I think the most incredible week I had with Rick was at the 2010 Border Collie National Specialty. Ever since I had heard of the Janet Larsen Versatility Award, offered every year to the most Versatile Border Collie at the National Specialty, I wanted to win it. I have always loved to crosstrain in lots of dog sports, and I thought a competition like that was right up my alley. Rick had an AMAZING week at the National. In the earlier part of the week he placed in Advanced A sheep, qualified in Advanced A ducks, had several Q’s and placements in Excellent agility, and he won the Advanced B Rally class. We also competed in the Top Twenty Agility Competition. As the week went on, Rick just got stronger. Saturday at the National was also the first time I ever showed Rick in utility, and he darn near qualified, having a lovely run while only missing an article. Rick was also entered in Open B, but I really had no expectations, as it was only his fifth time ever in the Open ring, and there were at least ten OTCH dogs in the class. I thought I had had a pretty good run, but I was amazed and overwhelmed when Rick won the class with a 199, and then went on to win High in Trial. Later in the day, Rick won the Herding Titled class in conformation, meaning he placed in every venue available that weekend. Rick went on to clinch the Janet Larsen Versatility award, and I will always remember that wonderful week.
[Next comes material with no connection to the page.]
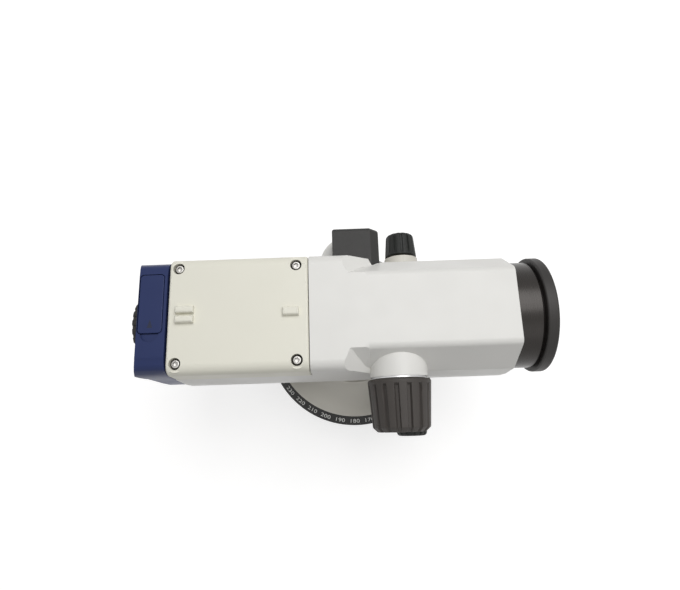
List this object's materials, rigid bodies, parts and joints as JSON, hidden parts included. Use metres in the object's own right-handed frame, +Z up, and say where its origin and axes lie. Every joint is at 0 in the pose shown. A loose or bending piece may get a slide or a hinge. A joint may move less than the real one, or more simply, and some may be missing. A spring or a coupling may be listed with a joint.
{
  "type": "automatic level",
  "caption": "Surveying level with a self-levelling compensator, geared focusing, circular bubble with viewer, slow-motion drive over a figured circle, and a levelling base.",
  "frame": {"origin": "on the vertical axis of the instrument, at the underside of the base plate, in the mouth of the tripod thread", "axes": "+X out of the objective along the line of sight, +Y towards the bubble side, +Z up"},
  "size_m": [0.215, 0.1256, 0.1365],
  "materials": {
    "cream_paint": "satin enamel, cream white",
    "white_paint": "satin enamel, light grey white",
    "blue_paint": "satin enamel, dark blue",
    "skirt_paint": "satin enamel, light grey",
    "tribrach_paint": "satin enamel, light grey",
    "dark_plastic": "fine grained, dark grey",
    "black_plastic": "fine grained, black",
    "circle_black": "satin black",
    "black_anodised": "satin black anodised",
    "rim_black": "satin black anodised",
    "steel": "turned and brushed",
    "spring_steel": "rolled",
    "brass": "turned",
    "aluminium": "turned",
    "rubber": "matt black",
    "optical_glass": "polished and coated",
    "mirror": "front silvered"
  },
  "bodies": {
    "base": {"base_plate": "tribrach_paint", "spring_plate": "spring_steel", "spring_plate_screws": "steel"},
    "tribrach": {"tribrach": "tribrach_paint", "foot_bushes": "brass", "axis_sleeve": "steel", "clutch_spring": "spring_steel", "clutch_nut": "brass"},
    "foot_screw_1": {"foot_screw_1": "steel", "foot_knob_1": "black_plastic"},
    "foot_screw_2": {"foot_screw_2": "steel", "foot_knob_2": "black_plastic"},
    "foot_lift_3": {"foot_screw_3": "steel"},
    "foot_turn_3": {"foot_knob_3": "black_plastic"},
    "horizontal_circle": {"horizontal_circle": "circle_black"},
    "clutch": {"worm_wheel": "brass"},
    "housing": {"main_housing": "white_paint", "lower_housing": "skirt_paint", "vertical_spindle": "steel", "spindle_nut": "steel", "spindle_screws": "steel", "worm_bushes": "brass", "compensator_cover": "cream_paint", "cover_screws": "steel", "rear_cap": "blue_paint", "objective_barrel": "black_anodised", "objective_rim": "rim_black", "objective_lenses": "optical_glass", "objective_retainer": "rim_black", "focus_guide_tube": "black_anodised", "focus_bush": "aluminium", "compensator_frame": "aluminium", "fixed_prisms": "optical_glass", "suspension_tapes": "spring_steel", "damping_magnets": "steel", "eyepiece_socket": "black_anodised", "reticle_mount": "brass", "reticle": "optical_glass", "reticle_screws": "steel", "vial_holder": "brass", "bubble_vial": "optical_glass", "vial_screws": "steel", "viewer_housing": "dark_plastic", "viewer_window": "optical_glass", "viewer_mirror": "mirror"},
    "fine_drive": {"worm_shaft": "steel", "fine_knob_left": "black_plastic", "fine_knob_right": "black_plastic"},
    "focus_drive": {"focus_pinion": "brass", "focus_knob": "dark_plastic"},
    "focus_cell": {"focus_cell": "black_anodised", "focus_rack": "brass", "focus_lens": "optical_glass"},
    "eyepiece_draw": {"eyepiece_cell": "black_anodised", "eyepiece_lenses": "optical_glass", "eyecup": "rubber"},
    "eyepiece_ring": {"eyepiece_ring": "rubber"},
    "pendulum": {"pendulum": "brass", "pendulum_prism": "optical_glass"},
    "hatch_door": {"hatch_door": "blue_paint"}
  },
  "joints": [
    {"name": "level_tilt", "type": "hinge", "parent": "base", "child": "tribrach", "pos_m": [-0.0205, 0, 0.008], "axis": [0, 1, 0], "range_deg": [-2, 2]},
    {"name": "foot_lift_3", "type": "slide", "parent": "tribrach", "child": "foot_lift_3", "axis": [0, 0, 1], "range_m": [-0.0021, 0.0021]},
    {"name": "foot_turn_3", "type": "hinge", "parent": "foot_lift_3", "child": "foot_turn_3", "pos_m": [0.041, 0, 0.02], "axis": [0, 0, 1], "range_deg": [-765, 765]},
    {"name": "foot_turn_1", "type": "hinge", "parent": "tribrach", "child": "foot_screw_1", "pos_m": [-0.0205, 0.03551, 0.02], "axis": [0, 0, 1], "range_deg": [-770, 770]},
    {"name": "foot_turn_2", "type": "hinge", "parent": "tribrach", "child": "foot_screw_2", "pos_m": [-0.0205, -0.03551, 0.02], "axis": [0, 0, 1], "range_deg": [-770, 770]},
    {"name": "circle_turn", "type": "hinge", "parent": "tribrach", "child": "horizontal_circle", "pos_m": [0, 0, 0.046], "axis": [0, 0, 1], "continuous": true},
    {"name": "azimuth_swing", "type": "hinge", "parent": "tribrach", "child": "clutch", "pos_m": [0, 0, 0.065], "axis": [0, 0, 1], "continuous": true},
    {"name": "fine_motion", "type": "hinge", "parent": "clutch", "child": "housing", "pos_m": [0, 0, 0.065], "axis": [0, 0, 1], "continuous": true},
    {"name": "fine_knob_turn", "type": "hinge", "parent": "housing", "child": "fine_drive", "pos_m": [0.032, 0, 0.065], "axis": [0, 1, 0], "continuous": true},
    {"name": "focus_turn", "type": "hinge", "parent": "housing", "child": "focus_drive", "pos_m": [0.0209, -0.03, 0.115], "axis": [0, 1, 0], "range_deg": [-157.5, 157.5]},
    {"name": "focus_slide", "type": "slide", "parent": "housing", "child": "focus_cell", "axis": [1, 0, 0], "range_m": [-0.0111, 0.0111]},
    {"name": "eyepiece_draw", "type": "slide", "parent": "housing", "child": "eyepiece_draw", "axis": [1, 0, 0], "range_m": [-0.0016, 0.0016]},
    {"name": "eyepiece_turn", "type": "hinge", "parent": "eyepiece_draw", "child": "eyepiece_ring", "pos_m": [-0.112, 0, 0.104], "axis": [1, 0, 0], "range_deg": [-67.5, 67.5]},
    {"name": "pendulum_swing", "type": "hinge", "parent": "housing", "child": "pendulum", "pos_m": [-0.056, 0, 0.119], "axis": [0, 1, 0], "range_deg": [-0.25, 0.25]},
    {"name": "hatch_swing", "type": "hinge", "parent": "housing", "child": "hatch_door", "pos_m": [-0.101, 0.0212, 0.1339], "axis": [-1, 0, 0], "range_deg": [0, 80]}
  ],
  "couplings": [
    {"joint": "level_tilt", "follows": "foot_lift_3", "rad_per_m": 16.26},
    {"joint": "foot_turn_3", "follows": "foot_lift_3", "rad_per_m": 6283.2},
    {"joint": "fine_knob_turn", "follows": "fine_motion", "ratio": 72},
    {"joint": "focus_slide", "follows": "focus_turn", "m_per_rad": -0.004},
    {"joint": "eyepiece_draw", "follows": "eyepiece_turn", "m_per_rad": 0.0012732}
  ]
}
Rick NEVER has a bad day. Ever. He lives to work with me, no matter what the venue. He is completely and totally devoted to me. And I’m quite devoted to him as well! Rick also loves to snuggle. He is just a wonderful, mellow, sweet dog in the house; I think anybody who watches him work would never guess that, as his performances can be so over the top. I am also now very much enjoying watching Rick’s eight kids excel in herding, obedience, rally, and agility.
Rick just turned nine years old. We are playing around in AKC preferred agility with no particular goals, just because he loves to show so much. In AKC obedience, I hope to finish Rick’s Obedience Grand Master; he is currently working on his OM9, so I think that is realistic. In UKC obedience we are working on both his obedience and rally championships, and I am also working on various WCRL rally titles. And, our biggest plan is to continue to work on AKC tracking. Could lightening strike twice as Rick follows in the paw prints of my Quintuple Champion Riva? All I know is that I want to continue working with and showing Rick for as long as possible, as we both enjoy it SO much. I never want it to end.
I would like to thank Rick’s co-breeder Sheryl Day, as without Sheryl there would have never been a Rick. I can not believe how fortunate I have been to have this incredible dog in my life.